Exercise goal:
Exact reproduction is required for all entries.

Entries supplied:
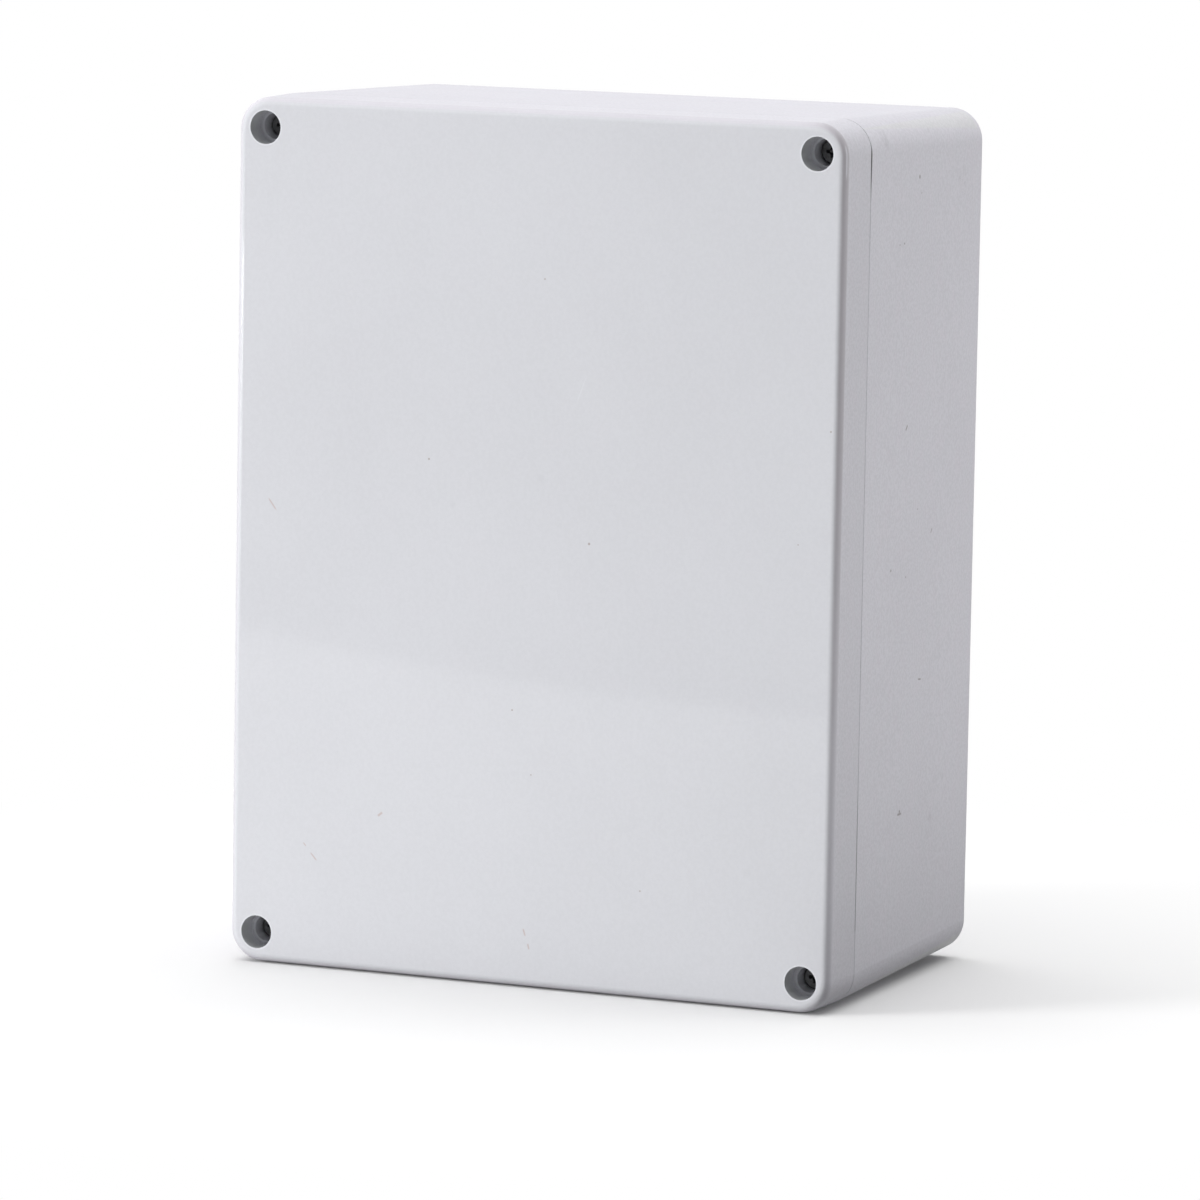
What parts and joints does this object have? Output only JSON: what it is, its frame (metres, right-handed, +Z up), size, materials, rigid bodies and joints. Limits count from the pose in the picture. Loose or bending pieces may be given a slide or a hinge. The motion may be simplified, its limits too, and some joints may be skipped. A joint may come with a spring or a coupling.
{
  "type": "plastic project box",
  "caption": "Upright sealed plastic enclosure with a deep base, a flat screwed lid, a cord gasket and recessed corner screws.",
  "frame": {"origin": "middle of the lower side of the upright box, at the height of its lowest edge", "axes": "+X to the right seen from the front, -Y out of the front face of the lid, +Z up along the height"},
  "size_m": [0.24, 0.14, 0.32],
  "materials": {
    "housing": "satin light grey moulding",
    "seal": "matt black cord",
    "insert_brass": "turned brass",
    "screw_steel": "dark dull steel"
  },
  "bodies": {
    "base": {"base": "housing", "threaded_inserts": "insert_brass"},
    "lid": {"lid": "housing", "gasket": "seal"},
    "screw_top_left": {"lid_screw_top_left": "screw_steel"},
    "screw_top_right": {"lid_screw_top_right": "screw_steel"},
    "screw_bottom_left": {"lid_screw_bottom_left": "screw_steel"},
    "screw_bottom_right": {"lid_screw_bottom_right": "screw_steel"}
  },
  "joints": [
    {"name": "lid_lift", "type": "slide", "parent": "base", "child": "lid", "axis": [0, -1, 0], "range_m": [0, 0.15]},
    {"name": "screw_out_top_left", "type": "slide", "parent": "lid", "child": "screw_top_left", "axis": [0, -1, 0], "range_m": [0, 0.0097]},
    {"name": "screw_out_top_right", "type": "slide", "parent": "lid", "child": "screw_top_right", "axis": [0, -1, 0], "range_m": [0, 0.0097]},
    {"name": "screw_out_bottom_left", "type": "slide", "parent": "lid", "child": "screw_bottom_left", "axis": [0, -1, 0], "range_m": [0, 0.0097]},
    {"name": "screw_out_bottom_right", "type": "slide", "parent": "lid", "child": "screw_bottom_right", "axis": [0, -1, 0], "range_m": [0, 0.0097]}
  ]
}
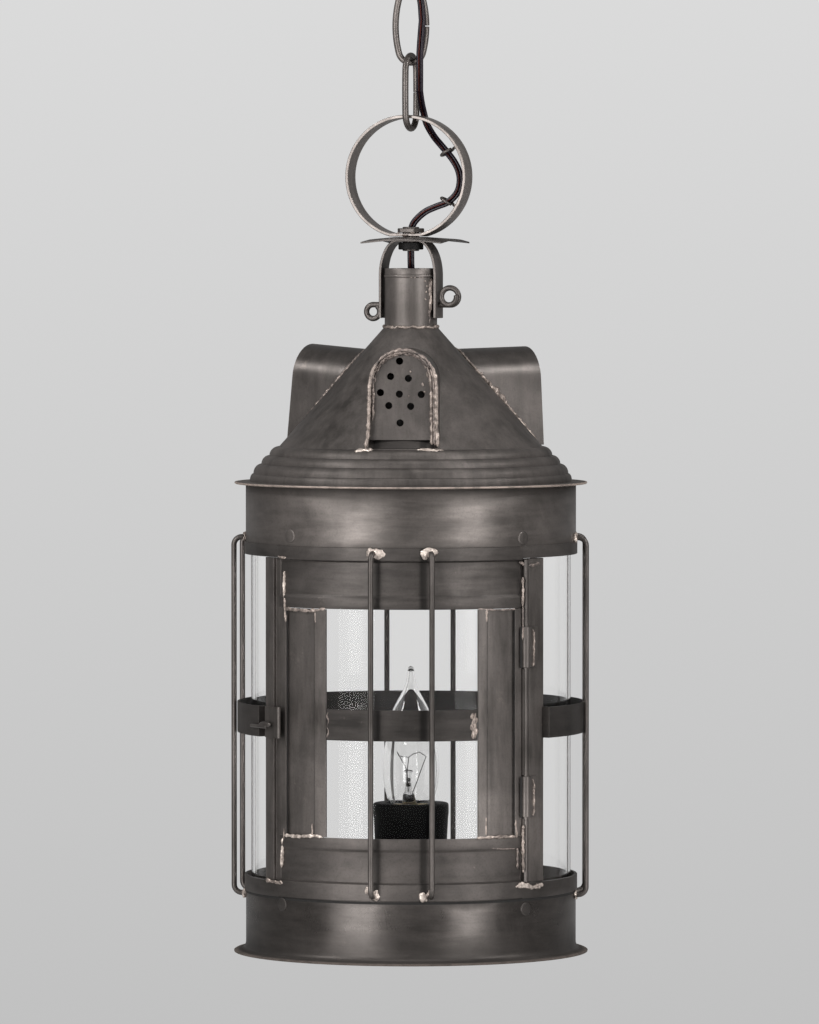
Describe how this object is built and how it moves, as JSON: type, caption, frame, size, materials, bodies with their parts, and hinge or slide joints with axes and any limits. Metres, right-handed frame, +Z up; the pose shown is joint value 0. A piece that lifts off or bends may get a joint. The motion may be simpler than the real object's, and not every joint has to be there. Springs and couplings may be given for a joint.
{
  "type": "hanging lantern",
  "caption": "Round sheet-metal hanging lantern with a beaded cone roof, pierced dormer vents, curved glass door, guard wires, strap bail, ring, chain and canopy.",
  "frame": {"origin": "on the ceiling plane, above the lantern's axis", "axes": "+Z up; the door faces -Y, turned 3.4 degrees to the left; +X is the viewer's right"},
  "size_m": [0.2051, 0.2047, 0.608],
  "materials": {
    "aged_sheet": "dark antique patina, brown-grey, lighter where rubbed",
    "dark_wire": "dark antique patina on round wire",
    "hardware": "antique patina, worn",
    "clear_glass": "clear, polished",
    "holder": "black moulded phenolic",
    "bulb_cap": "plain brass, screwed",
    "filament": "fine drawn wire on a glass stem",
    "cord_cover": "dark brown covered conductors"
  },
  "bodies": {
    "ceiling": {"mounting_strap": "hardware", "canopy": "aged_sheet", "canopy_nipple": "hardware", "canopy_loop": "aged_sheet", "cord_canopy": "cord_cover"},
    "link_upper": {"chain_link_upper": "aged_sheet", "cord_links": "cord_cover"},
    "link_lower": {"chain_link_lower": "aged_sheet", "cord_ring_top": "cord_cover"},
    "bail": {"top_ring": "aged_sheet", "wire_guide_upper": "dark_wire", "wire_guide_lower": "dark_wire", "ring_nut": "hardware", "bail_nipple": "hardware", "cap_plate": "aged_sheet", "bail_strap": "aged_sheet", "lock_nut": "dark_wire", "pivot_pin": "dark_wire", "cord_ring": "cord_cover", "cord_neck": "cord_cover"},
    "lantern": {"collar": "aged_sheet", "roof": "aged_sheet", "dormer_hood_front": "aged_sheet", "dormer_grille_front": "aged_sheet", "dormer_hood_right": "aged_sheet", "dormer_grille_right": "aged_sheet", "dormer_hood_left": "aged_sheet", "dormer_grille_left": "aged_sheet", "top_drum": "aged_sheet", "bottom_drum": "aged_sheet", "floor_plate": "aged_sheet", "post_right": "aged_sheet", "post_left": "aged_sheet", "hoop": "aged_sheet", "body_glass": "clear_glass", "inner_lead": "cord_cover", "guard_wire_right_a": "dark_wire", "guard_wire_right_b": "dark_wire", "guard_wire_back_a": "dark_wire", "guard_wire_back_b": "dark_wire", "guard_wire_left_a": "dark_wire", "guard_wire_left_b": "dark_wire", "hinge_strap_upper": "aged_sheet", "hinge_strap_lower": "aged_sheet", "latch_clip": "aged_sheet", "socket": "holder"},
    "door": {"door_rail_top": "aged_sheet", "door_rail_bottom": "aged_sheet", "door_stile_right": "aged_sheet", "door_stile_left": "aged_sheet", "door_mid_band": "aged_sheet", "door_glass": "clear_glass", "hinge_rod": "dark_wire", "guard_wire_front_a": "dark_wire", "guard_wire_front_b": "dark_wire"},
    "latch": {"latch_pin": "dark_wire"},
    "bulb": {"bulb_glass": "clear_glass", "bulb_base": "bulb_cap", "bulb_filament": "filament"}
  },
  "joints": [
    {"name": "link_upper_swing", "type": "hinge", "parent": "ceiling", "child": "link_upper", "pos_m": [0, 0, -0.05836], "axis": [0.342, 0.9397, 0], "range_deg": [-30, 30], "deforming": ["cord_canopy"]},
    {"name": "link_lower_swing", "type": "hinge", "parent": "link_upper", "child": "link_lower", "pos_m": [0, 0, -0.09616], "axis": [0.9397, -0.342, 0], "range_deg": [-30, 30], "deforming": ["cord_links"]},
    {"name": "bail_swing", "type": "hinge", "parent": "link_lower", "child": "bail", "pos_m": [0, 0, -0.13138], "axis": [0.342, 0.9397, 0], "range_deg": [-25, 25], "deforming": ["cord_ring_top"]},
    {"name": "lantern_swing", "type": "hinge", "parent": "bail", "child": "lantern", "pos_m": [0, 0, -0.2352], "axis": [0.9397, -0.342, 0], "range_deg": [-45, 45], "deforming": ["cord_neck"]},
    {"name": "door_hinge", "type": "hinge", "parent": "lantern", "child": "door", "pos_m": [0.06521, -0.07018, -0.4703], "axis": [0, 0, 1], "range_deg": [0, 110]},
    {"name": "latch_slide", "type": "slide", "parent": "lantern", "child": "latch", "axis": [0.5165, -0.8563, 0], "range_m": [-0.004, 0]},
    {"name": "bulb_turn", "type": "hinge", "parent": "lantern", "child": "bulb", "pos_m": [0, 0, -0.53], "axis": [0, 0, 1], "continuous": true}
  ]
}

Output below:
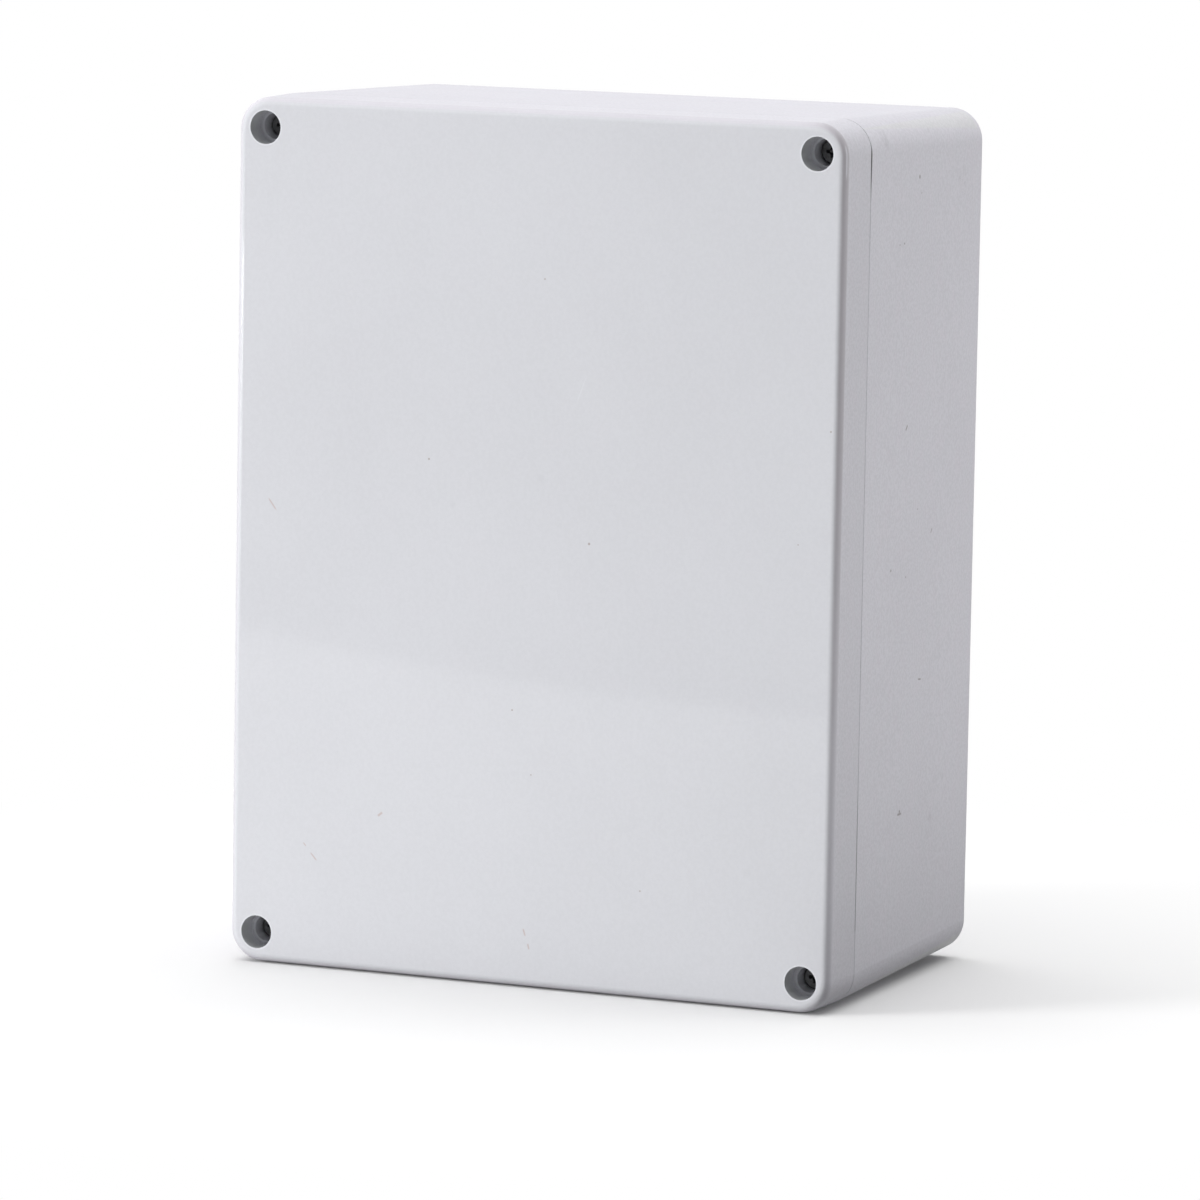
What parts and joints does this object have? Output only JSON: what it is, its frame (metres, right-handed, +Z up), size, materials, rigid bodies and joints. Limits count from the pose in the picture. Loose or bending pieces may be given a slide or a hinge. The motion may be simplified, its limits too, and some joints may be skipped. A joint may come with a spring or a coupling.
{
  "type": "plastic project box",
  "caption": "Upright sealed plastic enclosure with a deep base, a flat screwed lid, a cord gasket and recessed corner screws.",
  "frame": {"origin": "middle of the lower side of the upright box, at the height of its lowest edge", "axes": "+X to the right seen from the front, -Y out of the front face of the lid, +Z up along the height"},
  "size_m": [0.24, 0.14, 0.32],
  "materials": {
    "housing": "satin light grey moulding",
    "seal": "matt black cord",
    "insert_brass": "turned brass",
    "screw_steel": "dark dull steel"
  },
  "bodies": {
    "base": {"base": "housing", "threaded_inserts": "insert_brass"},
    "lid": {"lid": "housing", "gasket": "seal"},
    "screw_top_left": {"lid_screw_top_left": "screw_steel"},
    "screw_top_right": {"lid_screw_top_right": "screw_steel"},
    "screw_bottom_left": {"lid_screw_bottom_left": "screw_steel"},
    "screw_bottom_right": {"lid_screw_bottom_right": "screw_steel"}
  },
  "joints": [
    {"name": "lid_lift", "type": "slide", "parent": "base", "child": "lid", "axis": [0, -1, 0], "range_m": [0, 0.15]},
    {"name": "screw_out_top_left", "type": "slide", "parent": "lid", "child": "screw_top_left", "axis": [0, -1, 0], "range_m": [0, 0.0097]},
    {"name": "screw_out_top_right", "type": "slide", "parent": "lid", "child": "screw_top_right", "axis": [0, -1, 0], "range_m": [0, 0.0097]},
    {"name": "screw_out_bottom_left", "type": "slide", "parent": "lid", "child": "screw_bottom_left", "axis": [0, -1, 0], "range_m": [0, 0.0097]},
    {"name": "screw_out_bottom_right", "type": "slide", "parent": "lid", "child": "screw_bottom_right", "axis": [0, -1, 0], "range_m": [0, 0.0097]}
  ]
}
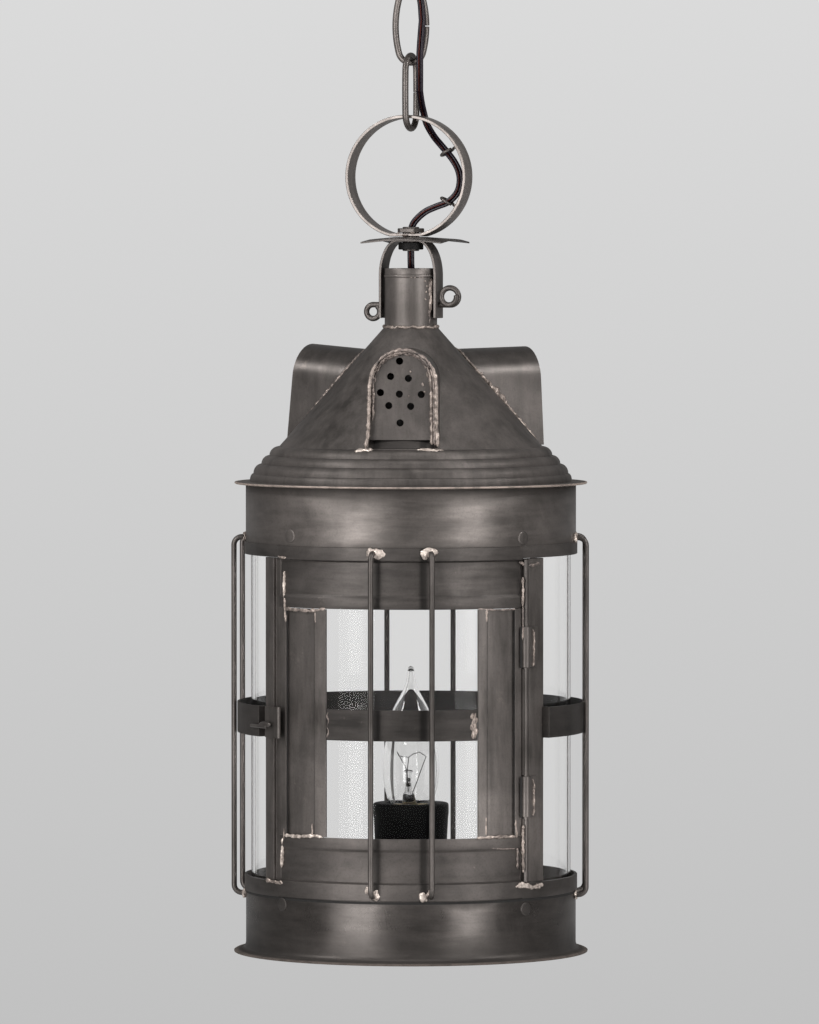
Describe how this object is built and how it moves, as JSON: type, caption, frame, size, materials, bodies with their parts, and hinge or slide joints with axes and any limits. Metres, right-handed frame, +Z up; the pose shown is joint value 0. A piece that lifts off or bends may get a joint. The motion may be simpler than the real object's, and not every joint has to be there. Springs and couplings may be given for a joint.
{
  "type": "hanging lantern",
  "caption": "Round sheet-metal hanging lantern with a beaded cone roof, pierced dormer vents, curved glass door, guard wires, strap bail, ring, chain and canopy.",
  "frame": {"origin": "on the ceiling plane, above the lantern's axis", "axes": "+Z up; the door faces -Y, turned 3.4 degrees to the left; +X is the viewer's right"},
  "size_m": [0.2051, 0.2047, 0.608],
  "materials": {
    "aged_sheet": "dark antique patina, brown-grey, lighter where rubbed",
    "dark_wire": "dark antique patina on round wire",
    "hardware": "antique patina, worn",
    "clear_glass": "clear, polished",
    "holder": "black moulded phenolic",
    "bulb_cap": "plain brass, screwed",
    "filament": "fine drawn wire on a glass stem",
    "cord_cover": "dark brown covered conductors"
  },
  "bodies": {
    "ceiling": {"mounting_strap": "hardware", "canopy": "aged_sheet", "canopy_nipple": "hardware", "canopy_loop": "aged_sheet", "cord_canopy": "cord_cover"},
    "link_upper": {"chain_link_upper": "aged_sheet", "cord_links": "cord_cover"},
    "link_lower": {"chain_link_lower": "aged_sheet", "cord_ring_top": "cord_cover"},
    "bail": {"top_ring": "aged_sheet", "wire_guide_upper": "dark_wire", "wire_guide_lower": "dark_wire", "ring_nut": "hardware", "bail_nipple": "hardware", "cap_plate": "aged_sheet", "bail_strap": "aged_sheet", "lock_nut": "dark_wire", "pivot_pin": "dark_wire", "cord_ring": "cord_cover", "cord_neck": "cord_cover"},
    "lantern": {"collar": "aged_sheet", "roof": "aged_sheet", "dormer_hood_front": "aged_sheet", "dormer_grille_front": "aged_sheet", "dormer_hood_right": "aged_sheet", "dormer_grille_right": "aged_sheet", "dormer_hood_left": "aged_sheet", "dormer_grille_left": "aged_sheet", "top_drum": "aged_sheet", "bottom_drum": "aged_sheet", "floor_plate": "aged_sheet", "post_right": "aged_sheet", "post_left": "aged_sheet", "hoop": "aged_sheet", "body_glass": "clear_glass", "inner_lead": "cord_cover", "guard_wire_right_a": "dark_wire", "guard_wire_right_b": "dark_wire", "guard_wire_back_a": "dark_wire", "guard_wire_back_b": "dark_wire", "guard_wire_left_a": "dark_wire", "guard_wire_left_b": "dark_wire", "hinge_strap_upper": "aged_sheet", "hinge_strap_lower": "aged_sheet", "latch_clip": "aged_sheet", "socket": "holder"},
    "door": {"door_rail_top": "aged_sheet", "door_rail_bottom": "aged_sheet", "door_stile_right": "aged_sheet", "door_stile_left": "aged_sheet", "door_mid_band": "aged_sheet", "door_glass": "clear_glass", "hinge_rod": "dark_wire", "guard_wire_front_a": "dark_wire", "guard_wire_front_b": "dark_wire"},
    "latch": {"latch_pin": "dark_wire"},
    "bulb": {"bulb_glass": "clear_glass", "bulb_base": "bulb_cap", "bulb_filament": "filament"}
  },
  "joints": [
    {"name": "link_upper_swing", "type": "hinge", "parent": "ceiling", "child": "link_upper", "pos_m": [0, 0, -0.05836], "axis": [0.342, 0.9397, 0], "range_deg": [-30, 30], "deforming": ["cord_canopy"]},
    {"name": "link_lower_swing", "type": "hinge", "parent": "link_upper", "child": "link_lower", "pos_m": [0, 0, -0.09616], "axis": [0.9397, -0.342, 0], "range_deg": [-30, 30], "deforming": ["cord_links"]},
    {"name": "bail_swing", "type": "hinge", "parent": "link_lower", "child": "bail", "pos_m": [0, 0, -0.13138], "axis": [0.342, 0.9397, 0], "range_deg": [-25, 25], "deforming": ["cord_ring_top"]},
    {"name": "lantern_swing", "type": "hinge", "parent": "bail", "child": "lantern", "pos_m": [0, 0, -0.2352], "axis": [0.9397, -0.342, 0], "range_deg": [-45, 45], "deforming": ["cord_neck"]},
    {"name": "door_hinge", "type": "hinge", "parent": "lantern", "child": "door", "pos_m": [0.06521, -0.07018, -0.4703], "axis": [0, 0, 1], "range_deg": [0, 110]},
    {"name": "latch_slide", "type": "slide", "parent": "lantern", "child": "latch", "axis": [0.5165, -0.8563, 0], "range_m": [-0.004, 0]},
    {"name": "bulb_turn", "type": "hinge", "parent": "lantern", "child": "bulb", "pos_m": [0, 0, -0.53], "axis": [0, 0, 1], "continuous": true}
  ]
}